>> BEGIN
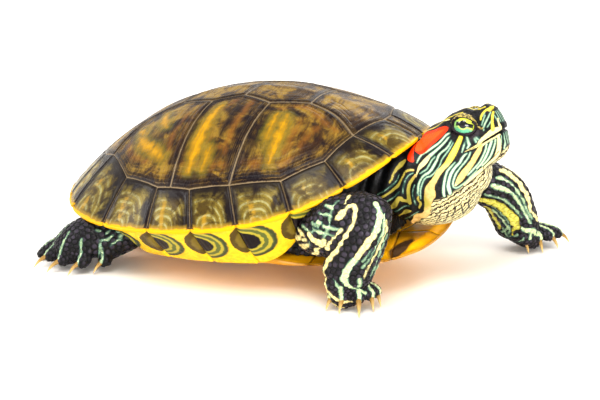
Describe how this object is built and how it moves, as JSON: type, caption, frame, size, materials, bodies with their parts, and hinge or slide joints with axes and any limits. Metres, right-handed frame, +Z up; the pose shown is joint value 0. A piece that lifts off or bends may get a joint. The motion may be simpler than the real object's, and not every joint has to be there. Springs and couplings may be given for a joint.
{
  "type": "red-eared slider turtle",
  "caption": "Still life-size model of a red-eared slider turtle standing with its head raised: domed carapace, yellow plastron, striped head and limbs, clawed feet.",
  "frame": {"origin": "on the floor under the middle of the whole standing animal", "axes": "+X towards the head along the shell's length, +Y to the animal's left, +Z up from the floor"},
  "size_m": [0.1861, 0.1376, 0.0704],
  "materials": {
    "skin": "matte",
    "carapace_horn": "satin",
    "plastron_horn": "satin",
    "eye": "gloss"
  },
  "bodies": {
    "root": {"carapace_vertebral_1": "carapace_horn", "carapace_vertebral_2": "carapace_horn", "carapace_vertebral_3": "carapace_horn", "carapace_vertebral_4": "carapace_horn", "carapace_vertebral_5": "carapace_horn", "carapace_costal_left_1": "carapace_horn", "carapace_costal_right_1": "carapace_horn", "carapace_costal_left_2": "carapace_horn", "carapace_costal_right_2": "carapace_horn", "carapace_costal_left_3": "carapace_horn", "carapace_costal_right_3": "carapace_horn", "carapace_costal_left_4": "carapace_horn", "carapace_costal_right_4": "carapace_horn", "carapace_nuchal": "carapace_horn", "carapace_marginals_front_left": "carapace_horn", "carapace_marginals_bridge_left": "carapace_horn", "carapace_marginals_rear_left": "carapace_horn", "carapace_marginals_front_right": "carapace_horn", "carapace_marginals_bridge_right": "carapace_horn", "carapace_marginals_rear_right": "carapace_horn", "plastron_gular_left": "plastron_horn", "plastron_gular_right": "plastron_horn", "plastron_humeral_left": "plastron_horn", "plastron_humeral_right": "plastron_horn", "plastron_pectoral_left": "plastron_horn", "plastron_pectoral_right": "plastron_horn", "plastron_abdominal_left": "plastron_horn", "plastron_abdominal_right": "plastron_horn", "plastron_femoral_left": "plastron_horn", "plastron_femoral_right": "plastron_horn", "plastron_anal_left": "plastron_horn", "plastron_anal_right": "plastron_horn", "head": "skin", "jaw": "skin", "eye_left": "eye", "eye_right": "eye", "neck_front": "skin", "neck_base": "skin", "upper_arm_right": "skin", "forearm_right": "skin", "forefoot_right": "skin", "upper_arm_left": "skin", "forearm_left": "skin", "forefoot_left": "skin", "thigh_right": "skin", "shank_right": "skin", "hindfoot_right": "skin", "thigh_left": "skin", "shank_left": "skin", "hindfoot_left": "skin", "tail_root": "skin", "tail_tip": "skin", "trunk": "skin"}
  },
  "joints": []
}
>> END
>> BEGIN
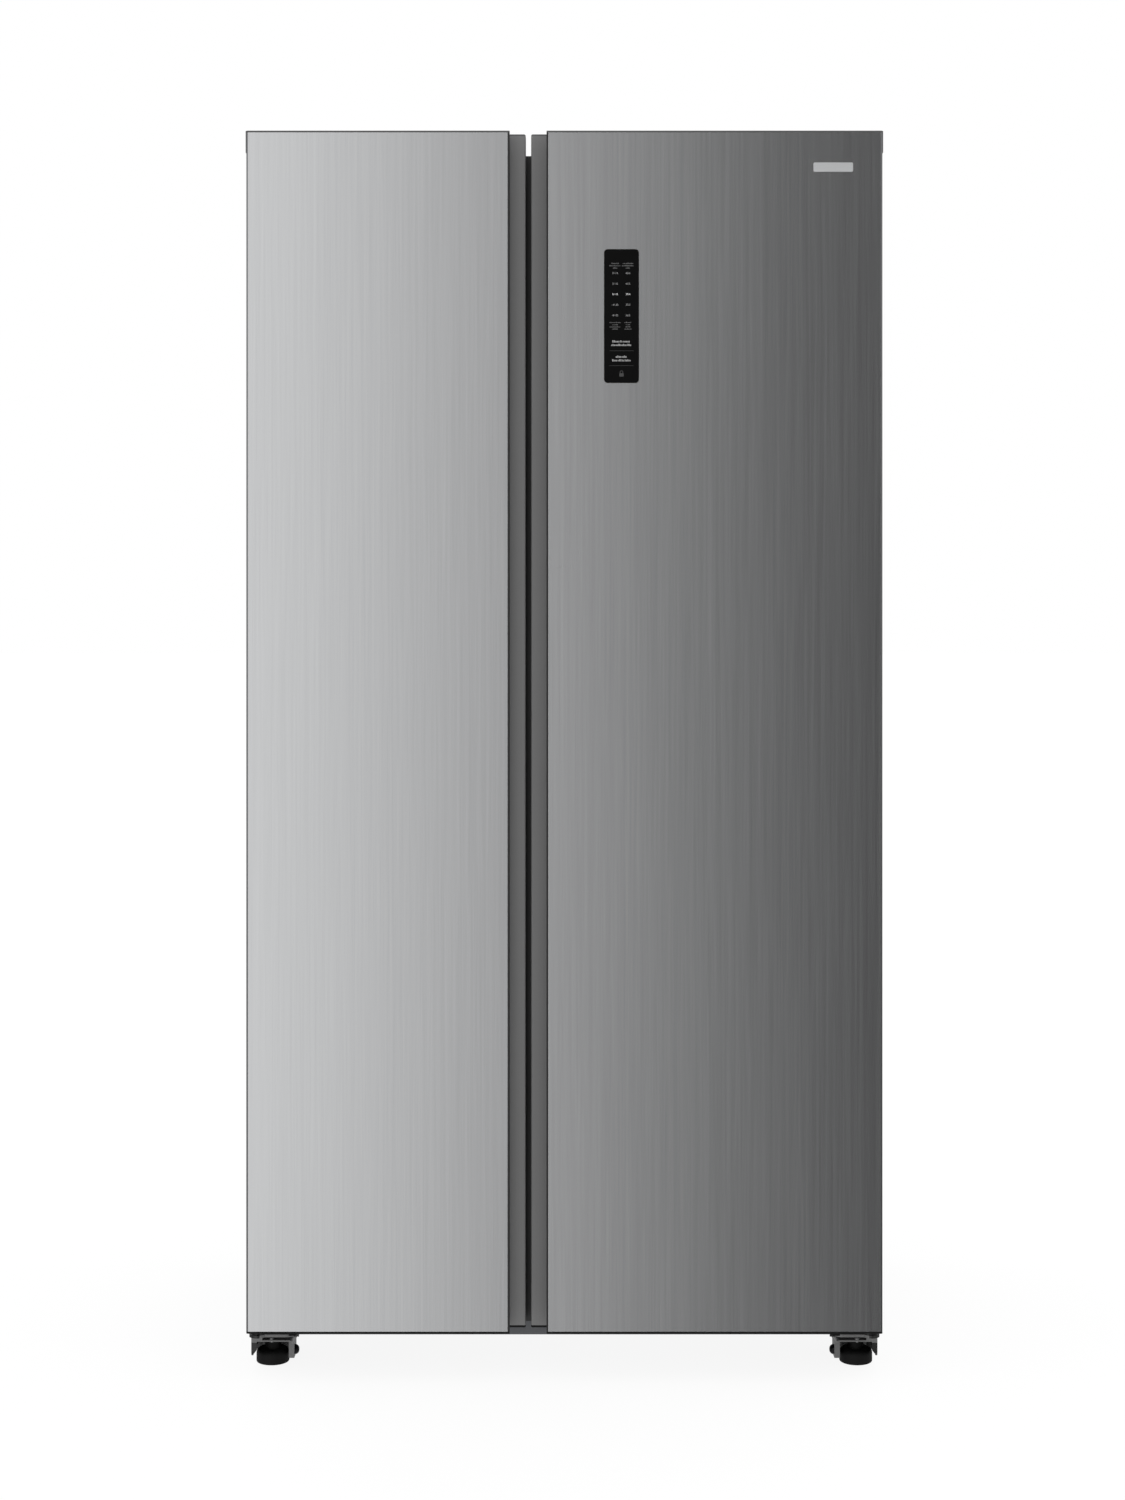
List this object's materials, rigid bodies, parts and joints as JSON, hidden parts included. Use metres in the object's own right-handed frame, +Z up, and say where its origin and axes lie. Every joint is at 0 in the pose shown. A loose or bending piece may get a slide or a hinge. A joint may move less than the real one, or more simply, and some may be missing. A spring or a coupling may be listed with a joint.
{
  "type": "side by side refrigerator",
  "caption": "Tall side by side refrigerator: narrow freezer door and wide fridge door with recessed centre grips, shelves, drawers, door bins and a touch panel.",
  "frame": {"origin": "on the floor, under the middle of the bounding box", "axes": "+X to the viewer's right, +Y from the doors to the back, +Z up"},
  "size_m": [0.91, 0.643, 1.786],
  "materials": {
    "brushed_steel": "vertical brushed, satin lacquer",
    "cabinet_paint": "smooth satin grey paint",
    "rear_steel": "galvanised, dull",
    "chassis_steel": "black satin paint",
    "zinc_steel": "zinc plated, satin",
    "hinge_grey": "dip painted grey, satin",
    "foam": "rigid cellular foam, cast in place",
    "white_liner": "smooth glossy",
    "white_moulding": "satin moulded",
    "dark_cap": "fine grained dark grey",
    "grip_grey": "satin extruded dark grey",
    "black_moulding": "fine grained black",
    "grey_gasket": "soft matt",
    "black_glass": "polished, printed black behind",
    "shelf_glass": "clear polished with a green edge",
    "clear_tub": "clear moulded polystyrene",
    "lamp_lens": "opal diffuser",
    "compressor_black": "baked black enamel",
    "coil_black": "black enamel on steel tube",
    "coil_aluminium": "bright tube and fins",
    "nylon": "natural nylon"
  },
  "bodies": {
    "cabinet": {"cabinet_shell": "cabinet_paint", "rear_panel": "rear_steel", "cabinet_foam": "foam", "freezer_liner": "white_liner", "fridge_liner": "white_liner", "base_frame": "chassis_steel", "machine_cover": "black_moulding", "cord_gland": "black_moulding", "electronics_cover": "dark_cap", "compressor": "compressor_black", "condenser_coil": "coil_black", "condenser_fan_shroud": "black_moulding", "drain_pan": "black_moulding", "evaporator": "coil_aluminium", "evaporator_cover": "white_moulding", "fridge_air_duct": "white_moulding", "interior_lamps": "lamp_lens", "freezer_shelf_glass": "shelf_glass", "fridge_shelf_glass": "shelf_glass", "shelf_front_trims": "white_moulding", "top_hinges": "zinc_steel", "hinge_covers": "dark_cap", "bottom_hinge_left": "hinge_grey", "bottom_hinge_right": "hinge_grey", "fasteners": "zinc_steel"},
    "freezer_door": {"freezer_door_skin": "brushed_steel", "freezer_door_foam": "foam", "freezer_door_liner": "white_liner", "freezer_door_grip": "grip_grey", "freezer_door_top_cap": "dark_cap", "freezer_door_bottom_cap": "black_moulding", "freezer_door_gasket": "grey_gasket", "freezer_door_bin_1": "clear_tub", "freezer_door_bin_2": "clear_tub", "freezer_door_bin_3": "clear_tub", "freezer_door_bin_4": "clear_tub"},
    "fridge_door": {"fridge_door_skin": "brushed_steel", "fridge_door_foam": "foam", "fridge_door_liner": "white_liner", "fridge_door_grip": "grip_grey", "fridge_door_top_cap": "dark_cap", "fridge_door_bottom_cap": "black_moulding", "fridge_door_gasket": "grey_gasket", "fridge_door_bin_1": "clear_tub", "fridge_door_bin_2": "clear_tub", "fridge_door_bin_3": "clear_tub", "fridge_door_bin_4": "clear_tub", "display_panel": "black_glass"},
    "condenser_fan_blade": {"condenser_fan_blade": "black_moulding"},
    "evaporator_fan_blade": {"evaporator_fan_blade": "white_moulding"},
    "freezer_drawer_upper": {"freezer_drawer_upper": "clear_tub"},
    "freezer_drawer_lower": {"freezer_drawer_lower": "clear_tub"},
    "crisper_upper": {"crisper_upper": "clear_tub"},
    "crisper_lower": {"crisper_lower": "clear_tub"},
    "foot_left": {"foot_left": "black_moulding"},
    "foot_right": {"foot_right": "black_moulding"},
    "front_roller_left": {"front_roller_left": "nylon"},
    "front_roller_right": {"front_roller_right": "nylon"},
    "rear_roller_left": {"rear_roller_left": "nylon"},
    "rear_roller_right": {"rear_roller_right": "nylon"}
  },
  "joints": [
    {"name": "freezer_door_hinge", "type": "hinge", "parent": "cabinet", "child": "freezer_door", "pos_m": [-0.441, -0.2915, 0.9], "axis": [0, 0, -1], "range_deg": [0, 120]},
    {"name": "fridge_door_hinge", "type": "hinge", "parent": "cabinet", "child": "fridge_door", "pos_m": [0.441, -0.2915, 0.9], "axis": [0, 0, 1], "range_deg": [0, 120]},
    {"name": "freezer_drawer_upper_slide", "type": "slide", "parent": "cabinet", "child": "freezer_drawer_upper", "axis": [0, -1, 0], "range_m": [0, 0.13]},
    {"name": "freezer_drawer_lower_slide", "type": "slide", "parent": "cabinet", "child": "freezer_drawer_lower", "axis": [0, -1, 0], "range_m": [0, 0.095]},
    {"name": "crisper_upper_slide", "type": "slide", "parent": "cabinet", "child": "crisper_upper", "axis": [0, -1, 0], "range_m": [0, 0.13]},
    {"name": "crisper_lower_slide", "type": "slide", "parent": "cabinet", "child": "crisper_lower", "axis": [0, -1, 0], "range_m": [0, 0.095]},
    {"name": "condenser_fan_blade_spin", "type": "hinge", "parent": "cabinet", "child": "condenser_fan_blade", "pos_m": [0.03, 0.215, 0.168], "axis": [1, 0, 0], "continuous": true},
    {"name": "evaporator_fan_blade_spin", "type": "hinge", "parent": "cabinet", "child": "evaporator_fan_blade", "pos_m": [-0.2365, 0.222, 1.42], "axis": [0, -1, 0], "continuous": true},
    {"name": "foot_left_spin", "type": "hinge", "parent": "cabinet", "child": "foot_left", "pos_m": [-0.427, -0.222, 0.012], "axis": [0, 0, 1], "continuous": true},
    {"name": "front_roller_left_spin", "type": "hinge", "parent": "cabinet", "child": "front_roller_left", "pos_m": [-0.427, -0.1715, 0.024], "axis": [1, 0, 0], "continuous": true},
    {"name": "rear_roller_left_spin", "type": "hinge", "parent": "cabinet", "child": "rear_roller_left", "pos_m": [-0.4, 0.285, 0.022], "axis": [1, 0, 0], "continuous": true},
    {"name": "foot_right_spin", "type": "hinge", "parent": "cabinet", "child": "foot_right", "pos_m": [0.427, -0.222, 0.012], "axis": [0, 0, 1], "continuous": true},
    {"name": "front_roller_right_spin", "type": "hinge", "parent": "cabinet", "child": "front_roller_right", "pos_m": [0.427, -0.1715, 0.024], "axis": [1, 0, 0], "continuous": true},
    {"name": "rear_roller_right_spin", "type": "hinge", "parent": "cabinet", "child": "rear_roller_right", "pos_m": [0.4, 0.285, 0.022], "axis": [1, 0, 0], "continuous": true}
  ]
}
>> END
>> BEGIN
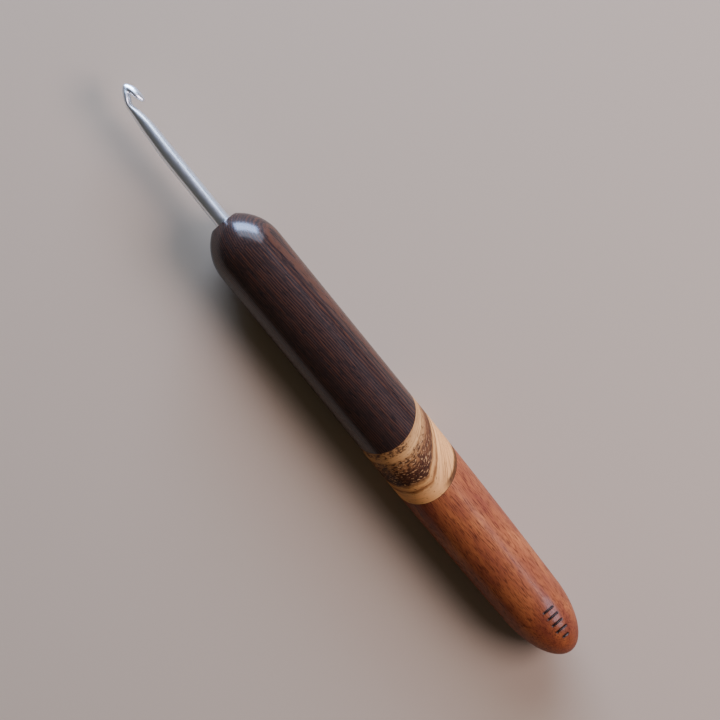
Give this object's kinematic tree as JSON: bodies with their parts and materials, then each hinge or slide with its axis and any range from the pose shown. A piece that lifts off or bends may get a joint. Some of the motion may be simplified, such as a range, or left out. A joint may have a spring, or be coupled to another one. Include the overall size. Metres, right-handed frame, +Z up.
>> END
Your instructions
Gather all lines of the records that include the word "rigid".

Exercise response
List this object's materials, rigid bodies, parts and joints as JSON, hidden parts included. Use metres in the object's own right-handed frame, +Z up, and say where its origin and axes lie. Every joint is at 0 in the pose shown. A loose or bending piece may get a slide or a hinge. A joint may move less than the real one, or more simply, and some may be missing. A spring or a coupling may be listed with a joint.
    "foam": "rigid cellular foam, cast in place",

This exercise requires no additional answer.